## Start RECORDS SUPPLIED

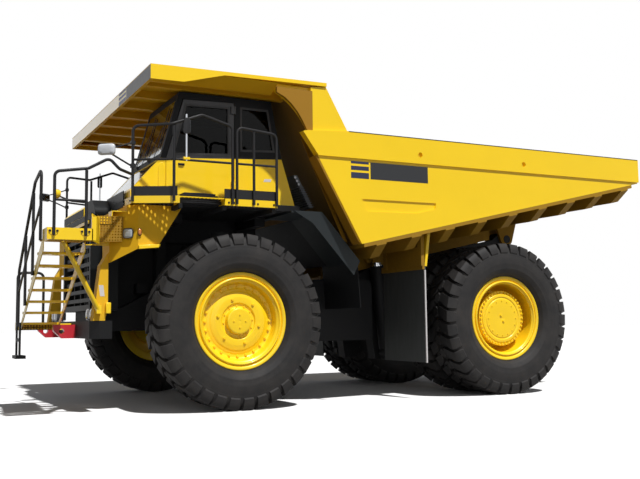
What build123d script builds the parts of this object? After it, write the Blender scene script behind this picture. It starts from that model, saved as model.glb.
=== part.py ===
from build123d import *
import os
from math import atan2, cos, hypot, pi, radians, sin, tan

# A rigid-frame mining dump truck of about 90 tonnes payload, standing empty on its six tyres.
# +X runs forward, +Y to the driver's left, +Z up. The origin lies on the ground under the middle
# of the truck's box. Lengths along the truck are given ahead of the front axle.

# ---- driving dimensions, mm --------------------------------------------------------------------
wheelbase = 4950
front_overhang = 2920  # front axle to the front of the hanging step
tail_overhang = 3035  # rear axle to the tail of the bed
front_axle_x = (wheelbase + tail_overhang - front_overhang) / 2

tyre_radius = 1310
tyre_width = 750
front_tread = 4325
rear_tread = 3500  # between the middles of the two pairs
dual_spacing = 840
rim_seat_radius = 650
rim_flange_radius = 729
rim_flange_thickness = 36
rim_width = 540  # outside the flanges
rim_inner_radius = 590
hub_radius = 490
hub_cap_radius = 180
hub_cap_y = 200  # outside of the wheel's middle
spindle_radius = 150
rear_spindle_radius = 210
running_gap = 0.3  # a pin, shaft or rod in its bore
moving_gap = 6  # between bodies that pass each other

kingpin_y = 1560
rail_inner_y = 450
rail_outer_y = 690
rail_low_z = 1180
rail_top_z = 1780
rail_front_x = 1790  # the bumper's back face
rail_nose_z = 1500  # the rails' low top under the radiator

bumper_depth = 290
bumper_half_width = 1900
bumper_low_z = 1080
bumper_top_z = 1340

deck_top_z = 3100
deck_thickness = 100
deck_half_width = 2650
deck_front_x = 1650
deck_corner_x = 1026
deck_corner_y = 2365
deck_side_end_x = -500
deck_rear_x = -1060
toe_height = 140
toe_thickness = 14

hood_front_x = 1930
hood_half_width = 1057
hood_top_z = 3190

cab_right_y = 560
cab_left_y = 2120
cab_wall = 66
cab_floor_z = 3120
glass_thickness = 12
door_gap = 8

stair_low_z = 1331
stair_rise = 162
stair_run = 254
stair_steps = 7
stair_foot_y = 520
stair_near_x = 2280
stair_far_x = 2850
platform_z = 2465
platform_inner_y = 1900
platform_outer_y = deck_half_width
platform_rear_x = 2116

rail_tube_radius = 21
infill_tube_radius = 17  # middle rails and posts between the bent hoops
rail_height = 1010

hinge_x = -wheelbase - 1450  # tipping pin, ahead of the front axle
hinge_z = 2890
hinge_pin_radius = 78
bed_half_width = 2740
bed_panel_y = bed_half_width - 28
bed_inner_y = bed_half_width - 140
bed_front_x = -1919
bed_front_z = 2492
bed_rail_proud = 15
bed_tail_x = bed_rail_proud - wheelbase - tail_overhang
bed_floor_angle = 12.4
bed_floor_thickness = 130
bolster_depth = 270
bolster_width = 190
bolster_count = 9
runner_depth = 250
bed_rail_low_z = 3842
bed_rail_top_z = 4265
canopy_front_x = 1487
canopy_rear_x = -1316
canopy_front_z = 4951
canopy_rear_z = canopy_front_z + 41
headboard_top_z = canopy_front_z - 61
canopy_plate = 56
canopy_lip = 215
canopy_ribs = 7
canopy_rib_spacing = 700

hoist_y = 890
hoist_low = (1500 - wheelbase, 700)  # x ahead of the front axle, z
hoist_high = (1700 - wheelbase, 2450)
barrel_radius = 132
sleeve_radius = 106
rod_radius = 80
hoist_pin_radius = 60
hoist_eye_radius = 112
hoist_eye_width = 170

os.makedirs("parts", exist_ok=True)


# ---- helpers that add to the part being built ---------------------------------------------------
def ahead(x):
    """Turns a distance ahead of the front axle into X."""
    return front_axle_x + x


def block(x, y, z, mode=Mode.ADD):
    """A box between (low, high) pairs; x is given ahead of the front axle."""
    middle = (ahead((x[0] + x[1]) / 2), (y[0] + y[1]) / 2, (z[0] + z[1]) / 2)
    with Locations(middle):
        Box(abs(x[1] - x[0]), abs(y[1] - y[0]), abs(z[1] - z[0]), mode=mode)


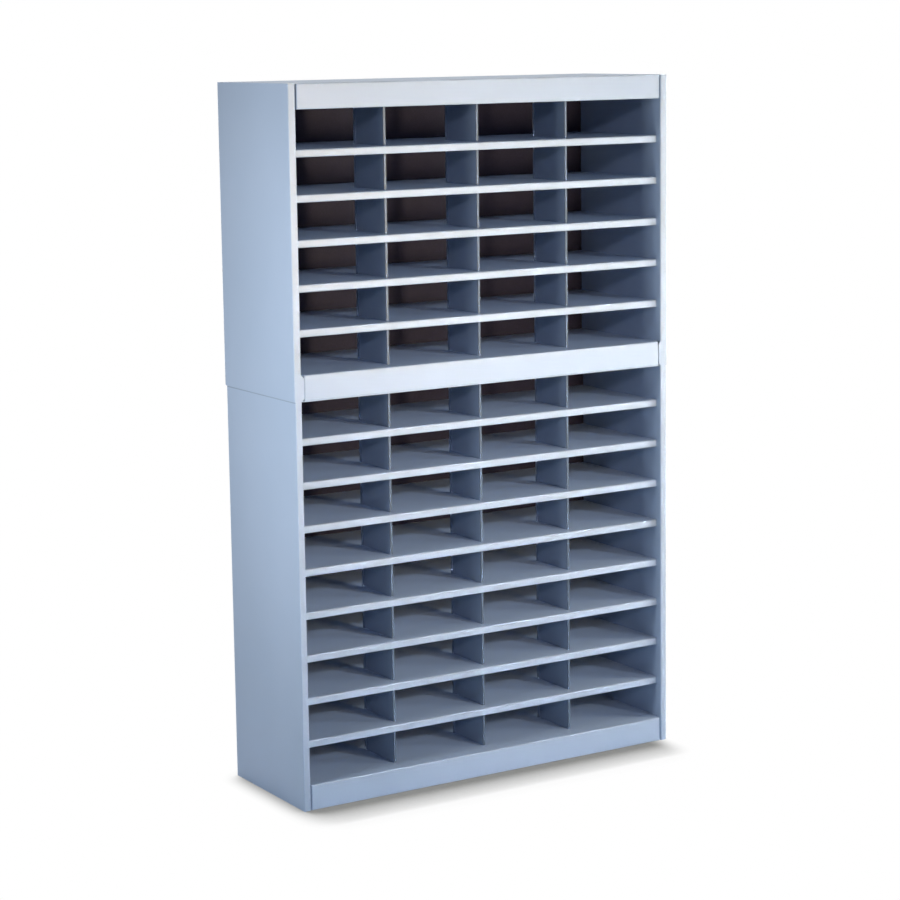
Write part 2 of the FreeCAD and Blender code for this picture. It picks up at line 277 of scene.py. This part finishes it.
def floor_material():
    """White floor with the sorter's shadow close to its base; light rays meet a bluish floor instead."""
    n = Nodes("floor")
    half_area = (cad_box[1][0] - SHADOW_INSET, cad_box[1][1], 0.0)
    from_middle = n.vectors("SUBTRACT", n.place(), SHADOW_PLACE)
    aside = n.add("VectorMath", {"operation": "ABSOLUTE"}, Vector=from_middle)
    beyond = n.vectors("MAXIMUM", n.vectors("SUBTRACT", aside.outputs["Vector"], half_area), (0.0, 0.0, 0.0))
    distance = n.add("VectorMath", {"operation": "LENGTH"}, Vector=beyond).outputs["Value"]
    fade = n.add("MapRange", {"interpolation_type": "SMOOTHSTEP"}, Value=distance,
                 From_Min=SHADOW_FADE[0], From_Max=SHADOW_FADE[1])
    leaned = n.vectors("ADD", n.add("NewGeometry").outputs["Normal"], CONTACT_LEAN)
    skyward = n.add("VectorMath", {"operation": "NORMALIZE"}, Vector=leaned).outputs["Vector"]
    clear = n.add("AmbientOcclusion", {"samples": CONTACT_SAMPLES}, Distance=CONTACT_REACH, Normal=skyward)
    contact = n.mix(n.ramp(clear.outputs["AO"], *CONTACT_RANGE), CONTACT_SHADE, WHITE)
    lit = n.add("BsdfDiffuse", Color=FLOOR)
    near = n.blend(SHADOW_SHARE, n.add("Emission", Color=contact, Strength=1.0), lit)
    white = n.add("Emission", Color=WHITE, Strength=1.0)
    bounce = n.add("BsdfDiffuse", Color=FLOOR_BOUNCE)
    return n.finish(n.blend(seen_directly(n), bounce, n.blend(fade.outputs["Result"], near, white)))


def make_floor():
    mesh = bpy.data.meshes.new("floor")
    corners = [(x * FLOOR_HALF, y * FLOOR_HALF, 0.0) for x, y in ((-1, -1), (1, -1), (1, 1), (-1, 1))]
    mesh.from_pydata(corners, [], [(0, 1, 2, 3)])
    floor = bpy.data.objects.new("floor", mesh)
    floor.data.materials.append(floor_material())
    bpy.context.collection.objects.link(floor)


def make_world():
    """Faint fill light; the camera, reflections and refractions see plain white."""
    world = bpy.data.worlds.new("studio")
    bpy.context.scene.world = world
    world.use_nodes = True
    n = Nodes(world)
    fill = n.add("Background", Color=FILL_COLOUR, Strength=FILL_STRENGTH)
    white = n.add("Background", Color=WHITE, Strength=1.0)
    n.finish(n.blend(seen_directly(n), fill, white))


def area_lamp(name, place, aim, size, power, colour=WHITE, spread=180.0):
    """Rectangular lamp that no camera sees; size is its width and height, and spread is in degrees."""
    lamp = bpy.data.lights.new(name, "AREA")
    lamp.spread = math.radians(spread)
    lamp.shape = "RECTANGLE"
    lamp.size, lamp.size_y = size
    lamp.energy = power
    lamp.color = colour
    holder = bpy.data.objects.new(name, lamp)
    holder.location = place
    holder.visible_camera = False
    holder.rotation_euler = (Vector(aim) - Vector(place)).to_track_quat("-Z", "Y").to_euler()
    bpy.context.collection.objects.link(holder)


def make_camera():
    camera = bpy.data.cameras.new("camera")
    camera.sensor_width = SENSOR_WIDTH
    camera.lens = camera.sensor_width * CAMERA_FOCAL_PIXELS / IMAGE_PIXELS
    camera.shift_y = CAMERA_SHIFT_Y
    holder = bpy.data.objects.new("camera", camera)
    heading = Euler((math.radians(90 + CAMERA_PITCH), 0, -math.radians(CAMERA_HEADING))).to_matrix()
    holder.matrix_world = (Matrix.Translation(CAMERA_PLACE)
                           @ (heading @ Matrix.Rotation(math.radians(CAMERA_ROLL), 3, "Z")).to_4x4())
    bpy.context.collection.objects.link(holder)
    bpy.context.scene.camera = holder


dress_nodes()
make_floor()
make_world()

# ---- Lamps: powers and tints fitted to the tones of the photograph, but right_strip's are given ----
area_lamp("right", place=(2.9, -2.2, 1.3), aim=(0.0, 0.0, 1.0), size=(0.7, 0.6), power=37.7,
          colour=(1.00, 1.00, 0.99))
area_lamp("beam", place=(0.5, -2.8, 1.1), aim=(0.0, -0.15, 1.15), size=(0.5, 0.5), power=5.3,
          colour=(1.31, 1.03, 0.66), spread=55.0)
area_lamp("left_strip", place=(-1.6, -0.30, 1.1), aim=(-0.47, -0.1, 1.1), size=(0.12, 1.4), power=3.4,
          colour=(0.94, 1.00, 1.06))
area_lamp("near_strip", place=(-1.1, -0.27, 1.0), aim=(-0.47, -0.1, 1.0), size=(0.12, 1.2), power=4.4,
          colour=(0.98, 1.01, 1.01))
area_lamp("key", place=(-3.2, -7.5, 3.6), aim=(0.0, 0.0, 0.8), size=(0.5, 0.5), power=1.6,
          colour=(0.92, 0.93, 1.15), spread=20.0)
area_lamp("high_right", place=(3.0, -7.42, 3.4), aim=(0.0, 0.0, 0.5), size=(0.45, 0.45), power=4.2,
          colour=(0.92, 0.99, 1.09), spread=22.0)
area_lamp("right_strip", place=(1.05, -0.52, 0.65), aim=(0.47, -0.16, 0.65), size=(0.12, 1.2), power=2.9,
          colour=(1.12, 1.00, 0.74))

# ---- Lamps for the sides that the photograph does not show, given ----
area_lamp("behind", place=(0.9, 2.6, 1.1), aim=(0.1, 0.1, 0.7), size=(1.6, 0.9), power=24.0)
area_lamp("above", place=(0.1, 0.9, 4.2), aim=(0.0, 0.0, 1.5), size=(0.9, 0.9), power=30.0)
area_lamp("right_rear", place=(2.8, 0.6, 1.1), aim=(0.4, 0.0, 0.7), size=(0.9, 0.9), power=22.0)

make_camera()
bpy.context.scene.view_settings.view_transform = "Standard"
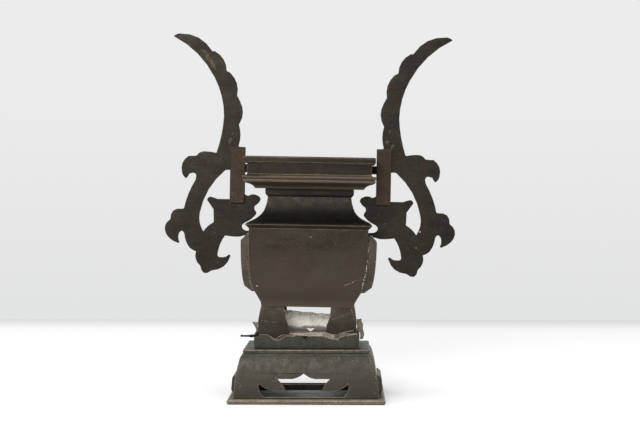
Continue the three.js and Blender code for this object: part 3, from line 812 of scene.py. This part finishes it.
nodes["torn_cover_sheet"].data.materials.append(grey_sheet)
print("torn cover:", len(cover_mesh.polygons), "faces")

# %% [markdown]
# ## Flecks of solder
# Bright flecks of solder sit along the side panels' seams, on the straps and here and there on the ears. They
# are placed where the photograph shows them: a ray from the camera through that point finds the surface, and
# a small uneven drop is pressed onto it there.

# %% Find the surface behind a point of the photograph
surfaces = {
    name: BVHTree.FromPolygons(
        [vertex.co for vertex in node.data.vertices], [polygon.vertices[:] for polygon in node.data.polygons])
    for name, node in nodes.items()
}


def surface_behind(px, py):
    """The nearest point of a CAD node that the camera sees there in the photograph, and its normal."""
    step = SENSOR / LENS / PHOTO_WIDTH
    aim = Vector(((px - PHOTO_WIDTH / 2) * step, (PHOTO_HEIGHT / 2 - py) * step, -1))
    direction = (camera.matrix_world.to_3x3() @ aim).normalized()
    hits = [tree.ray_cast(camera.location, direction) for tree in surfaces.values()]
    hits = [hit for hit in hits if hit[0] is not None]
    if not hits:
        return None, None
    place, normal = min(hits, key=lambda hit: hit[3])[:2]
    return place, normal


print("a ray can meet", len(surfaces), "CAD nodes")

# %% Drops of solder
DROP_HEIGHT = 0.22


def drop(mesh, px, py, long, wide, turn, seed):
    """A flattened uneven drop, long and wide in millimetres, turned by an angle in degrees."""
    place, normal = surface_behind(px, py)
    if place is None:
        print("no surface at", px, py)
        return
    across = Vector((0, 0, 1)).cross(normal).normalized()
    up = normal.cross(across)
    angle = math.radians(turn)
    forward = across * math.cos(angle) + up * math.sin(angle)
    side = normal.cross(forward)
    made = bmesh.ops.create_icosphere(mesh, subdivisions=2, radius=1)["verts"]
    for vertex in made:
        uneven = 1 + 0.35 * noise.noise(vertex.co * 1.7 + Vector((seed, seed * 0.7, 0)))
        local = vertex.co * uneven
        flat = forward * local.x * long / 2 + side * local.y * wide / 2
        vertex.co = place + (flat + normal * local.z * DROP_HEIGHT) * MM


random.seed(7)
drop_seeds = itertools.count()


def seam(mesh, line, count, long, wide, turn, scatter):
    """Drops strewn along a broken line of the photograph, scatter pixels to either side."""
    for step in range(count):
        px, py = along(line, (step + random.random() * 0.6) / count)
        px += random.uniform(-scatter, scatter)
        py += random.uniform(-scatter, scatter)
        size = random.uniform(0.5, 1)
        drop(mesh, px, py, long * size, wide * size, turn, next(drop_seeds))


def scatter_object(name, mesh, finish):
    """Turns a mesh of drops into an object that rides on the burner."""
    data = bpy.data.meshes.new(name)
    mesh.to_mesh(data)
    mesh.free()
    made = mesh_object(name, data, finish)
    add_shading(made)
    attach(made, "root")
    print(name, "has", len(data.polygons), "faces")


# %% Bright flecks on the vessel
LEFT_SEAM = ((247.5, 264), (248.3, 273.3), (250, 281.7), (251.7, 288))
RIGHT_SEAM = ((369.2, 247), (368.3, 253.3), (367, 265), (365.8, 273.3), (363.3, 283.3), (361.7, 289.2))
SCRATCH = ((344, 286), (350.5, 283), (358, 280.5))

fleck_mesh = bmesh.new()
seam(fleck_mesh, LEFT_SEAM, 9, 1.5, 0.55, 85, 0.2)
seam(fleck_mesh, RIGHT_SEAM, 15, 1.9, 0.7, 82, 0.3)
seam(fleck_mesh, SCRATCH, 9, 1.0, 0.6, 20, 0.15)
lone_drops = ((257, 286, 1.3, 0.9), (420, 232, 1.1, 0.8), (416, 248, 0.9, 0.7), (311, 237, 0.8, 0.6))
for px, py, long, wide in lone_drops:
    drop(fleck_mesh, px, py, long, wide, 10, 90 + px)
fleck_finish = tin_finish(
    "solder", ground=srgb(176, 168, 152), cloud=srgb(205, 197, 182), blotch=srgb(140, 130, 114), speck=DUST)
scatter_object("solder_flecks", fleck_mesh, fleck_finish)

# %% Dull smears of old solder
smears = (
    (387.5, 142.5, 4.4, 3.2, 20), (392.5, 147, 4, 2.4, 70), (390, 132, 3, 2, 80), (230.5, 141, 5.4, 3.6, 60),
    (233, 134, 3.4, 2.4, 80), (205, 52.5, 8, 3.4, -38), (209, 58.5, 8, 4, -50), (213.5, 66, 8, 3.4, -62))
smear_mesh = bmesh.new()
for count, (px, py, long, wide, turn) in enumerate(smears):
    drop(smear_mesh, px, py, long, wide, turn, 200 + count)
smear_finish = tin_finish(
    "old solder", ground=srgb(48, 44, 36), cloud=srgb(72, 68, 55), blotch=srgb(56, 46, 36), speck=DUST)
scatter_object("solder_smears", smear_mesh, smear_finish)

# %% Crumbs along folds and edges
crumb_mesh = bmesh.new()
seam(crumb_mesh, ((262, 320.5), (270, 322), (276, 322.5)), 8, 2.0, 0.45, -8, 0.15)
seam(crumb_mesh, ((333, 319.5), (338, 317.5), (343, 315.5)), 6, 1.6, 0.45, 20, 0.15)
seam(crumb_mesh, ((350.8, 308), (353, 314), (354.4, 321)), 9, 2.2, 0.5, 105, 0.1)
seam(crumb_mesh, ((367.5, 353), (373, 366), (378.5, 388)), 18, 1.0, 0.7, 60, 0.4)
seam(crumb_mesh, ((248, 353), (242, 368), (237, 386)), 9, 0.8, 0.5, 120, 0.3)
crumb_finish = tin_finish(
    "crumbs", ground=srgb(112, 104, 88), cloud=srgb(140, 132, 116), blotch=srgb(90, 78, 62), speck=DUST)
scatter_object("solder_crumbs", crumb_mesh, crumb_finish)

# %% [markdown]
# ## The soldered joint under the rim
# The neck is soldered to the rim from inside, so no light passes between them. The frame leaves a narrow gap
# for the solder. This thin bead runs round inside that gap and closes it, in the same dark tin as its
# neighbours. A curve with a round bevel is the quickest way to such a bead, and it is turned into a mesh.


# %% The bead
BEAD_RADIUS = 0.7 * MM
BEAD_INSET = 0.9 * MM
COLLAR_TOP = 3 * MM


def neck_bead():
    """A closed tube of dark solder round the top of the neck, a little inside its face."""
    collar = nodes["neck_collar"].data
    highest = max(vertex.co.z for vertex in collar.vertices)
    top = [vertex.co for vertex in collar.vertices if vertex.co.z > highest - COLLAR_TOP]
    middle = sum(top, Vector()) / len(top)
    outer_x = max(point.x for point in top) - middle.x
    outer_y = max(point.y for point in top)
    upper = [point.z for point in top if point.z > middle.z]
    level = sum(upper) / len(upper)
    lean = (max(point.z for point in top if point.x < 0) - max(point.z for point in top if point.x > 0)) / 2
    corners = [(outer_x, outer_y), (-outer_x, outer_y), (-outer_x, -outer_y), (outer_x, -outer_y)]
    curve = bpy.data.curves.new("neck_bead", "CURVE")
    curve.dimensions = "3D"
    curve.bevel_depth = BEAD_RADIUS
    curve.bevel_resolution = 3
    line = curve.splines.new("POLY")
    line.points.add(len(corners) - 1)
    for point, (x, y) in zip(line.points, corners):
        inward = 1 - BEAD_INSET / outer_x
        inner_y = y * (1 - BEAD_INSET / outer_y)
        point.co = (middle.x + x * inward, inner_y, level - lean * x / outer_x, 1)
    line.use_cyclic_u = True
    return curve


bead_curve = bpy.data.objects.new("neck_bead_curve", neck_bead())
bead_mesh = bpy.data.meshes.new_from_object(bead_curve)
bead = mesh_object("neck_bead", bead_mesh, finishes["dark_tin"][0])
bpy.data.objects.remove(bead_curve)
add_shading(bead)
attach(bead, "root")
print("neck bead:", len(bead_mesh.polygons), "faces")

## End RECORDS SUPPLIED

§ EXERCISE: Where a line of the records above holds the word "code", copy that line.

§ THE COMPLETED TASK:
Write part 2 of the FreeCAD and Blender code for this picture. It picks up at line 277 of scene.py. This part finishes it.
Continue the three.js and Blender code for this object: part 3, from line 812 of scene.py. This part finishes it.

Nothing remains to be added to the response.